Seems the size mis-match is causing issue. How to best handle it in this code. Thanks!

hdubey commented 5 years ago

@bogdan-nechita , Could you get it working. Can you explain how to fix above error. It is more helpful you can share you script too. Thanks!

bogdan-nechita commented 5 years ago

Hello @hdubey,

The above error is because you load the 462-class trained DNN2 layer, as @mravanelli mentioned here: https://github.com/mravanelli/SincNet/issues/38#issuecomment-485873804

I got the training to work by commenting out that line of code.

Regards, Bogdan

hdubey commented 5 years ago

Thanks Bogdan and good luck for your experiments.

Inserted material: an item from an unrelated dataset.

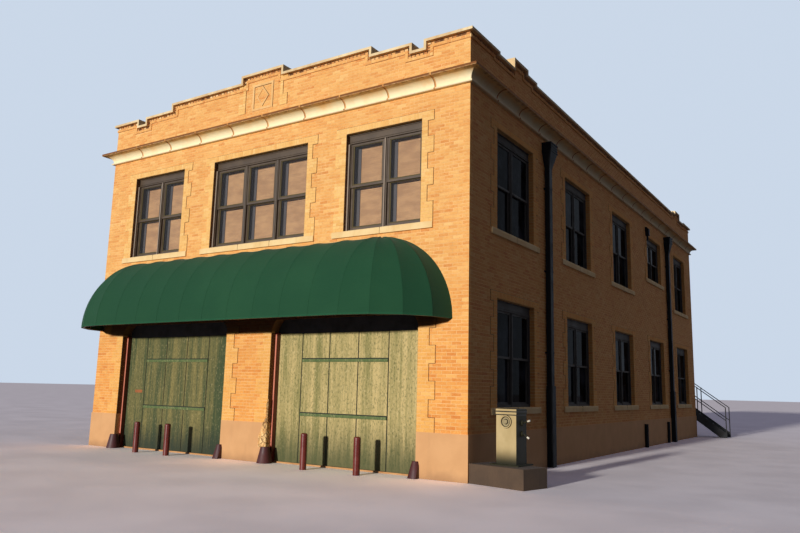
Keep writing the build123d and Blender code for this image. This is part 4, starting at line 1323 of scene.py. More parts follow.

akashicMarga commented 5 years ago

Hi Mirco, I was successfully able to run the finetune process by adding a new speaker. but the finetune network wants to see whole data at the time of finetuning, why? as I have freezed the layers for other speakers then the finetune process should only see new speaker data and learn to identify it.

akashicMarga commented 5 years ago

for running the finetune script i have made following changes.

  1. in config file increased class by adding number of new users. Added new users data location in the original train.scp, test.scp and added their labels to the previous labels.
  2. In speaker_id.py i have commented out

    DNN2_net.load_state_dict(checkpoint_load['DNN2_model_par'])

    optimizer_CNN.step()

    optimizer_DNN1.step()

    By making this change the model output is fine. But i want that the model to learn on new data only without seeing the previous data as the previous records are already freezed.